**WRITTEN INSTRUCTION:** Copy exactly the block of lines between the one containing "699 of part.py. More parts follow." and the one containing "return outer + inner, faces", inclusive.

--- start of ENTRIES SHOWN ---

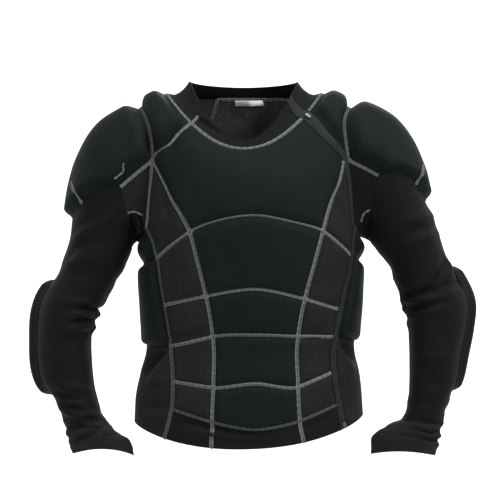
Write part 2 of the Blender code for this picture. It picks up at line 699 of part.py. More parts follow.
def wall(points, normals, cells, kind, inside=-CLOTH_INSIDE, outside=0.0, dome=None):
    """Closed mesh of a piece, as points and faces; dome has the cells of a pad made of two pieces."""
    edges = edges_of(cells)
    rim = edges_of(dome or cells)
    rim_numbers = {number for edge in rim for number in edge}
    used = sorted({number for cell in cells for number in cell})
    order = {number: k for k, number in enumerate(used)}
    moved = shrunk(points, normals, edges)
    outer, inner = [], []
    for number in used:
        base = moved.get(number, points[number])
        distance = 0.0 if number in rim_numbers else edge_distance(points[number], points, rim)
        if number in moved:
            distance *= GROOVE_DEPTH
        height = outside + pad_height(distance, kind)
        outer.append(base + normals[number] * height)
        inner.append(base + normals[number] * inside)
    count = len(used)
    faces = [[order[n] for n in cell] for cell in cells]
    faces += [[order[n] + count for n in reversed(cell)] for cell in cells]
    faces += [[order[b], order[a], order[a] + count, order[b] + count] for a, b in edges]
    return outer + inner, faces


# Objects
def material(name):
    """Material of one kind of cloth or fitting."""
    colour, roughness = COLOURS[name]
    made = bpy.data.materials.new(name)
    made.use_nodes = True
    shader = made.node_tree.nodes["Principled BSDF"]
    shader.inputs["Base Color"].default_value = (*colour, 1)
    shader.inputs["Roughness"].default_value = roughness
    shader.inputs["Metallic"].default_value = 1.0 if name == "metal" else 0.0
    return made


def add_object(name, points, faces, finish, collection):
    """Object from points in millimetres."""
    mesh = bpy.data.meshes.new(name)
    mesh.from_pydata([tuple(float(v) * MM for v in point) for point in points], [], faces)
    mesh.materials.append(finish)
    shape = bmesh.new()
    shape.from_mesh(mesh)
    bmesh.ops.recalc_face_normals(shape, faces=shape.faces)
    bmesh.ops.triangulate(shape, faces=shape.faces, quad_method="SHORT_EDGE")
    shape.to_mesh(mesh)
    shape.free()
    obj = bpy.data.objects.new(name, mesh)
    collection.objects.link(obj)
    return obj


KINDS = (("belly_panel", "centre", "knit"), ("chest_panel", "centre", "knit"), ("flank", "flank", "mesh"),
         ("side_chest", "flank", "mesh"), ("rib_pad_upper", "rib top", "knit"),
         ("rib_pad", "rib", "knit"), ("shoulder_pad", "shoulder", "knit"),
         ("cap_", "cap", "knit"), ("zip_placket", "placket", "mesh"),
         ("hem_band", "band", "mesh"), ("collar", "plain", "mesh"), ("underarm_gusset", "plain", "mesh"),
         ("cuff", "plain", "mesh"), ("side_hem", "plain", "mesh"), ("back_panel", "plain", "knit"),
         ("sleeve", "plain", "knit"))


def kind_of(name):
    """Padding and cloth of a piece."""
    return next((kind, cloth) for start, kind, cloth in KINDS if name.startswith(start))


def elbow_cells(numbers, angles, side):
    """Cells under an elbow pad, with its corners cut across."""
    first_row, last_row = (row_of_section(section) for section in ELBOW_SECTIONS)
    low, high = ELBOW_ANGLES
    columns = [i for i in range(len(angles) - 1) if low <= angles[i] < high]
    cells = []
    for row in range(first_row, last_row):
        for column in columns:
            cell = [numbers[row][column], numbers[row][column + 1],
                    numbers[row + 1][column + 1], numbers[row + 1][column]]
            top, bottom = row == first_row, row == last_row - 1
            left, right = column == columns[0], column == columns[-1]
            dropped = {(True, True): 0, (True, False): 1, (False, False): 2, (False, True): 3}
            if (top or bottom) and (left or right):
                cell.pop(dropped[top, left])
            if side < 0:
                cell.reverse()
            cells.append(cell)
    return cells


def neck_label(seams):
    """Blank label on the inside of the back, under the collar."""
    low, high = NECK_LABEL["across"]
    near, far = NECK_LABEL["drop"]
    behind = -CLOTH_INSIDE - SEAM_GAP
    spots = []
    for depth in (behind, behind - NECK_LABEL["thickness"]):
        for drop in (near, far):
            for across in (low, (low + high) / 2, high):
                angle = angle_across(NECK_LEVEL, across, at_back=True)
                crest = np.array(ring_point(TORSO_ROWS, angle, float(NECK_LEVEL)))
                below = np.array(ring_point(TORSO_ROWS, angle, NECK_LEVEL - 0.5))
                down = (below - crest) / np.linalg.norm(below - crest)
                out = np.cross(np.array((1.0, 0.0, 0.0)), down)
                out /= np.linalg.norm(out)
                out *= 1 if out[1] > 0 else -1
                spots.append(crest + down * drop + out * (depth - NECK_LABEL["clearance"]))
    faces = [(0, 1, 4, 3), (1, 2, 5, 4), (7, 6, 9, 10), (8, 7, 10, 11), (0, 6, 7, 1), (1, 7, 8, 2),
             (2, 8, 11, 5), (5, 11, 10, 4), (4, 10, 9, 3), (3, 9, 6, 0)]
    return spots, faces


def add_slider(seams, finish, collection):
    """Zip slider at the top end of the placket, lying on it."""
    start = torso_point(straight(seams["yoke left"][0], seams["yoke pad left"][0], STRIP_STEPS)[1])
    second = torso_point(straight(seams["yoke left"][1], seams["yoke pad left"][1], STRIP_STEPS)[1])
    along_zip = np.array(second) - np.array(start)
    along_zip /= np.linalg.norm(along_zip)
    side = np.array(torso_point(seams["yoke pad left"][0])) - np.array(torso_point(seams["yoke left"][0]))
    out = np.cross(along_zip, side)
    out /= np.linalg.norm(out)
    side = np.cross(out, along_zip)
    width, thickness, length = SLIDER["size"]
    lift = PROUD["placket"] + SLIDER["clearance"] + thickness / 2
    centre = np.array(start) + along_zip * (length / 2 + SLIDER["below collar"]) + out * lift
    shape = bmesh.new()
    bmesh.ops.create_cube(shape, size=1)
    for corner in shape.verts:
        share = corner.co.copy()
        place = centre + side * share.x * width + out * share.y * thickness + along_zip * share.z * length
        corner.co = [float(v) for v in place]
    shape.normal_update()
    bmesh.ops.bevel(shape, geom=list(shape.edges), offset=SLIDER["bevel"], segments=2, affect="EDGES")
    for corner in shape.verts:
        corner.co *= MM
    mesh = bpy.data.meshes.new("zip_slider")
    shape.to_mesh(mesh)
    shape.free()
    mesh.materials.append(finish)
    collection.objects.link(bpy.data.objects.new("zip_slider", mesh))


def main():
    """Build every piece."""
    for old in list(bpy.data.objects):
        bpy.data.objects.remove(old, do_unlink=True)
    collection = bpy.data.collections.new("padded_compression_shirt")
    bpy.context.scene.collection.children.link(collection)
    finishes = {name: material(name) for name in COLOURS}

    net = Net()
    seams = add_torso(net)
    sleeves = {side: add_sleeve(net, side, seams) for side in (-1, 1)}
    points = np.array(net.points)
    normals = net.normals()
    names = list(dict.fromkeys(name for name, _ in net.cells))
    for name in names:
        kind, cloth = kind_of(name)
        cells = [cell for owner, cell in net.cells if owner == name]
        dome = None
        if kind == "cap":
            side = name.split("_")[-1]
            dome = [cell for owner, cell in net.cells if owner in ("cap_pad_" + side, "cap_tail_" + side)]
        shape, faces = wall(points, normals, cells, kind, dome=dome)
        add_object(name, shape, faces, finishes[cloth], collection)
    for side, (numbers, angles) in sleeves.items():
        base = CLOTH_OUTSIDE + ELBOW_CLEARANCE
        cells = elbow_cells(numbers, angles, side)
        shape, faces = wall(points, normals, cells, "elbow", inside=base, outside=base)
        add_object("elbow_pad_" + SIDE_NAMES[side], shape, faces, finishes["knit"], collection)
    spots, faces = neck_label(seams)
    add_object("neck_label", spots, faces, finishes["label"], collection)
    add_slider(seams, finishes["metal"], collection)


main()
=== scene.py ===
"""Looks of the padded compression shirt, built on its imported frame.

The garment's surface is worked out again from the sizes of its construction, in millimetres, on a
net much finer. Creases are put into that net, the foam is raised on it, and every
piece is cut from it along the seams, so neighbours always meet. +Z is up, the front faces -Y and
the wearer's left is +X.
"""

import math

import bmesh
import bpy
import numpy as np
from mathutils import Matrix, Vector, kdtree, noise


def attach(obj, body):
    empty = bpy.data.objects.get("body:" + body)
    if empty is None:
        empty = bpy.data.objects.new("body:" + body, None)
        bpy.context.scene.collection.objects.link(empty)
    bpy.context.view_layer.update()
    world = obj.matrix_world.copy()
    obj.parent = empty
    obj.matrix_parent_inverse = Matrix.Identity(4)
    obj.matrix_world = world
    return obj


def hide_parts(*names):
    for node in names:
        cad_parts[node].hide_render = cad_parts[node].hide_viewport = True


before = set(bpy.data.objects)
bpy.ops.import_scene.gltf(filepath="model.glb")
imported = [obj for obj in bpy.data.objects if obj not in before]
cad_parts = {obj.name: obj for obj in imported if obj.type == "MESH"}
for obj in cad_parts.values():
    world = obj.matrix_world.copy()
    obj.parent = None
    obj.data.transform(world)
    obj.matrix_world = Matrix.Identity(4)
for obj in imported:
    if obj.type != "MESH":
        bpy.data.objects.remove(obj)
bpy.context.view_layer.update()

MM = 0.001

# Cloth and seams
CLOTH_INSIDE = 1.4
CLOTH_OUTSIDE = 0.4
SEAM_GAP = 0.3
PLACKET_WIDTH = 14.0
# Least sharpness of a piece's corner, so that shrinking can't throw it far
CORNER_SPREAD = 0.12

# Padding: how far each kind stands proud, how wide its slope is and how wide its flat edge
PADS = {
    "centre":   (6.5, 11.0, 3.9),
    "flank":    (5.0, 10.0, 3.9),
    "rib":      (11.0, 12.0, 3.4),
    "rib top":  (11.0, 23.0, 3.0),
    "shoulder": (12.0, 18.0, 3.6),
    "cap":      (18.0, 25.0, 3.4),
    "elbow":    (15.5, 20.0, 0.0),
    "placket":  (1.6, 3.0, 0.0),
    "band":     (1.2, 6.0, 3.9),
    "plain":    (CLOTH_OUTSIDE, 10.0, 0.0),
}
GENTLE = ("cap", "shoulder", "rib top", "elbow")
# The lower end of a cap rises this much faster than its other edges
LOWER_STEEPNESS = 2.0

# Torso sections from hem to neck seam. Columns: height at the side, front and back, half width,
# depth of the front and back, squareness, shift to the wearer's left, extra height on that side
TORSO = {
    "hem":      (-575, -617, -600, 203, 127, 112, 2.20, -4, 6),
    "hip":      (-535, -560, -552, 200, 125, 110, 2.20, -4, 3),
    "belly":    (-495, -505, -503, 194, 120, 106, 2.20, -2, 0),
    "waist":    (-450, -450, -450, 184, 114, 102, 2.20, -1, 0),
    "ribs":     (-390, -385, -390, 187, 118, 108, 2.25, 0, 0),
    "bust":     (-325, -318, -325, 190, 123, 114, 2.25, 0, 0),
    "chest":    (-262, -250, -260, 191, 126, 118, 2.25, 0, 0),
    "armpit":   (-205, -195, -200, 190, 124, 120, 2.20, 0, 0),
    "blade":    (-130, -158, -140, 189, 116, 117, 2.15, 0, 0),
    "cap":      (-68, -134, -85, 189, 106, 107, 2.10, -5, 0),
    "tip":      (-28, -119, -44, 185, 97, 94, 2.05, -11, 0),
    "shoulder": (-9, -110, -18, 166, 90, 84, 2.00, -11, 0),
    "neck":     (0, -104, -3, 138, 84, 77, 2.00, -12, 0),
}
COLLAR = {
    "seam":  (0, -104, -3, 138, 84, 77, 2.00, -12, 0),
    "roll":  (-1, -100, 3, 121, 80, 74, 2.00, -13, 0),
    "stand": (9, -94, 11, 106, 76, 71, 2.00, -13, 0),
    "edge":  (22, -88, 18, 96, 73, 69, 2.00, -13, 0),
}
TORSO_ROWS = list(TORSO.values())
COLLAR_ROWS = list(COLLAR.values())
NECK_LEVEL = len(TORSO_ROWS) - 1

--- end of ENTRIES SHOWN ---
--- start of ENTRIES SHOWN ---

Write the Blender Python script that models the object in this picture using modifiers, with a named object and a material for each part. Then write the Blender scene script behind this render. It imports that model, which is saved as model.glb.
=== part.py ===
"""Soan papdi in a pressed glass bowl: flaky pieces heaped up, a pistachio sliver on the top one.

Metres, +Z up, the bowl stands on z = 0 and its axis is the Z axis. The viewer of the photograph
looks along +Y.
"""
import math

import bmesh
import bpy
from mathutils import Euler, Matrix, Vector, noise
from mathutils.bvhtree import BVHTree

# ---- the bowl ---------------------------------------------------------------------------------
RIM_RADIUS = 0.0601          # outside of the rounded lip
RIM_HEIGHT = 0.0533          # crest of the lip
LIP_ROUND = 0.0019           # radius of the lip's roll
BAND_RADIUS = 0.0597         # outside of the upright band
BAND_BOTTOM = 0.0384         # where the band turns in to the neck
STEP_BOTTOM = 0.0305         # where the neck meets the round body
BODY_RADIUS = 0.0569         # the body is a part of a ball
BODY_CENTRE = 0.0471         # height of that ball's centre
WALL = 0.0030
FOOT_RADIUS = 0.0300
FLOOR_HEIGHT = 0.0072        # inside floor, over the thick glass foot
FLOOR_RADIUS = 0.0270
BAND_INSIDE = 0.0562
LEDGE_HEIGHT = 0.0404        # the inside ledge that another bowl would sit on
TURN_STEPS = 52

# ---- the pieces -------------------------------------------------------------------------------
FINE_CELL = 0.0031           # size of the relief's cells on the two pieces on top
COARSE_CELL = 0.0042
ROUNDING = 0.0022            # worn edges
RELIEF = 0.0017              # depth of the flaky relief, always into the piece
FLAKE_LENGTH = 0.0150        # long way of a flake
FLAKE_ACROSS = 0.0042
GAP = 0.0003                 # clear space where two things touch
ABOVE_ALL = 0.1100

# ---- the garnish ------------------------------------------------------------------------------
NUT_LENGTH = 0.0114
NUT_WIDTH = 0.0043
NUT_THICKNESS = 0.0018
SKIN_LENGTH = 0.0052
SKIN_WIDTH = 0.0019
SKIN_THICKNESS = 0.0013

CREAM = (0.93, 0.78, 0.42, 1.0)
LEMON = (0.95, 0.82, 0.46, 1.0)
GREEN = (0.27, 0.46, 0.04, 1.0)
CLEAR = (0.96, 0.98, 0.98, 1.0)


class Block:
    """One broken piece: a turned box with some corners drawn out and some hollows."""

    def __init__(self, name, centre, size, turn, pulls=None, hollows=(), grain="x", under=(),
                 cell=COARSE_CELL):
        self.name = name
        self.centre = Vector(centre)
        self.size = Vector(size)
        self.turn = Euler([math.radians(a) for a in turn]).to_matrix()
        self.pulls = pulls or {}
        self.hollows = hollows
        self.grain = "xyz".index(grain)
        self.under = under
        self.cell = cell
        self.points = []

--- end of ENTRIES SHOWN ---
--- start of ENTRIES SHOWN ---

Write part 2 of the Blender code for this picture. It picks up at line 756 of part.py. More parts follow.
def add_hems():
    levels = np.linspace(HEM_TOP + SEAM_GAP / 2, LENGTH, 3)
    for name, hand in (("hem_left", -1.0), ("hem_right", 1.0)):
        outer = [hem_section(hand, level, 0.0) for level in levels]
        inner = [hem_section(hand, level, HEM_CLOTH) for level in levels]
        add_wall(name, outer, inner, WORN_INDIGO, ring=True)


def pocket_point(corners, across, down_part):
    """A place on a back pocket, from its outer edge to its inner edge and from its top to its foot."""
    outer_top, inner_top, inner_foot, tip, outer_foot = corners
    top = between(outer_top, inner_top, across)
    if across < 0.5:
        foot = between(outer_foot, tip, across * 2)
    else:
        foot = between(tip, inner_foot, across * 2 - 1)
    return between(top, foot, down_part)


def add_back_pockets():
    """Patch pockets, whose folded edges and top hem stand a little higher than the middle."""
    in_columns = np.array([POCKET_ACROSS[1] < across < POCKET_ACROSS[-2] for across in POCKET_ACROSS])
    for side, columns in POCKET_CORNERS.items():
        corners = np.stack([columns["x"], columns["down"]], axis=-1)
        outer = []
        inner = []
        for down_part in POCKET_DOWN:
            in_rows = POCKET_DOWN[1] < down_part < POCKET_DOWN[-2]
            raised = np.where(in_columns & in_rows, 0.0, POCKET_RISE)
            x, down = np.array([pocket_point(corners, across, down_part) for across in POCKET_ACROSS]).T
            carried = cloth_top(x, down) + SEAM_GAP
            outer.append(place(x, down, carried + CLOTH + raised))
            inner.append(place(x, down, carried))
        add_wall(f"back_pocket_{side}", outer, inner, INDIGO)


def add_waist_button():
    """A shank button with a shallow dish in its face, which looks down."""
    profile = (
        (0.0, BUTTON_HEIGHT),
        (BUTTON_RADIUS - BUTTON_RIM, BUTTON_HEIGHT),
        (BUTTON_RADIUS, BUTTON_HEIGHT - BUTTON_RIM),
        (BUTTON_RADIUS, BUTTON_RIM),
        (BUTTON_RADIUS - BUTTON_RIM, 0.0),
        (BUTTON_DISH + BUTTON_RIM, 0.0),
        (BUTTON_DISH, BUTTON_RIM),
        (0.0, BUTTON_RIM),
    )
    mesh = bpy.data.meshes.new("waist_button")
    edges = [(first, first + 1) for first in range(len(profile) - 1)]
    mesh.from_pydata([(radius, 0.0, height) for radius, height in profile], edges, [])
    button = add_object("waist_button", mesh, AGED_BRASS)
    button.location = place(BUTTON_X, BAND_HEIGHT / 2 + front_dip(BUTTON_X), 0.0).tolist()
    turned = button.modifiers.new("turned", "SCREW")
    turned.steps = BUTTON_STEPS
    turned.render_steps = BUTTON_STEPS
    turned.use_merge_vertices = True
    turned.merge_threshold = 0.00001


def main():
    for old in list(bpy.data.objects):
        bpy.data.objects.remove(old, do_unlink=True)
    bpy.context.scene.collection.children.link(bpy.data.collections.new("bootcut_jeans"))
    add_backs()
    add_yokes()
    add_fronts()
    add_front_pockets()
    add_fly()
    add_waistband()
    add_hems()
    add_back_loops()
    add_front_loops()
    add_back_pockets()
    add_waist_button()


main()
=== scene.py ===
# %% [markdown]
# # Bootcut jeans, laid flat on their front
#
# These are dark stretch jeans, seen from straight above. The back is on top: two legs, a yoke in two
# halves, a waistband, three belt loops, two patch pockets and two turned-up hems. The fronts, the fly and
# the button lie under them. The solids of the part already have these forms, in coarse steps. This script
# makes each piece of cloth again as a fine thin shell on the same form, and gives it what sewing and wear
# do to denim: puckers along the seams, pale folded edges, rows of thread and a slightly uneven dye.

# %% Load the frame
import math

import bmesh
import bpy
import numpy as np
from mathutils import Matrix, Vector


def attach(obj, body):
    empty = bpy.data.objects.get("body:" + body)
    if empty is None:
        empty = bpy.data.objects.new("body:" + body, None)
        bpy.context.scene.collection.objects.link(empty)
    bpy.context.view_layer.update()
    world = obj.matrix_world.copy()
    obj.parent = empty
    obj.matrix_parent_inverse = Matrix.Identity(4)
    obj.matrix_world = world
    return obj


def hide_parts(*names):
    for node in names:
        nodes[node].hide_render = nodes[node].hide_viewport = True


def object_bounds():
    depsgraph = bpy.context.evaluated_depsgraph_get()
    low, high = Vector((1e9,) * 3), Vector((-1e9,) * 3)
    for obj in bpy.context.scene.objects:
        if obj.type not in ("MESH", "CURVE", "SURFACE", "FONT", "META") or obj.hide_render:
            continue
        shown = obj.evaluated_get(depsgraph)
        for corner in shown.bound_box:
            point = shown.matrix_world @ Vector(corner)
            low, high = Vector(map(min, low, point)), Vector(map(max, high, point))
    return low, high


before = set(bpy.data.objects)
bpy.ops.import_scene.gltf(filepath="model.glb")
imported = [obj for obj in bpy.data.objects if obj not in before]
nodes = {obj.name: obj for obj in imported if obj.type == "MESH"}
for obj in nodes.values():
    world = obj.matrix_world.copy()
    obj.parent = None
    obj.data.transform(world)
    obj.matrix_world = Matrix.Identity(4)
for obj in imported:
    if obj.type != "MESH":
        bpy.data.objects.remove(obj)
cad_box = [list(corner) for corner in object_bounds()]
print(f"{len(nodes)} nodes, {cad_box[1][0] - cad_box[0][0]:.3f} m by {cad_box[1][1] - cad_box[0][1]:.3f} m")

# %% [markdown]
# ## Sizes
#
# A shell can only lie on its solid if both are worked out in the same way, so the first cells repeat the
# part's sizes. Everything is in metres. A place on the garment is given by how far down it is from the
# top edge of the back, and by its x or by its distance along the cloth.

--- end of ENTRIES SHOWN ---

**WORKED SOLUTION:**
Write part 2 of the Blender code for this picture. It picks up at line 699 of part.py. More parts follow.
def wall(points, normals, cells, kind, inside=-CLOTH_INSIDE, outside=0.0, dome=None):
    """Closed mesh of a piece, as points and faces; dome has the cells of a pad made of two pieces."""
    edges = edges_of(cells)
    rim = edges_of(dome or cells)
    rim_numbers = {number for edge in rim for number in edge}
    used = sorted({number for cell in cells for number in cell})
    order = {number: k for k, number in enumerate(used)}
    moved = shrunk(points, normals, edges)
    outer, inner = [], []
    for number in used:
        base = moved.get(number, points[number])
        distance = 0.0 if number in rim_numbers else edge_distance(points[number], points, rim)
        if number in moved:
            distance *= GROOVE_DEPTH
        height = outside + pad_height(distance, kind)
        outer.append(base + normals[number] * height)
        inner.append(base + normals[number] * inside)
    count = len(used)
    faces = [[order[n] for n in cell] for cell in cells]
    faces += [[order[n] + count for n in reversed(cell)] for cell in cells]
    faces += [[order[b], order[a], order[a] + count, order[b] + count] for a, b in edges]
    return outer + inner, faces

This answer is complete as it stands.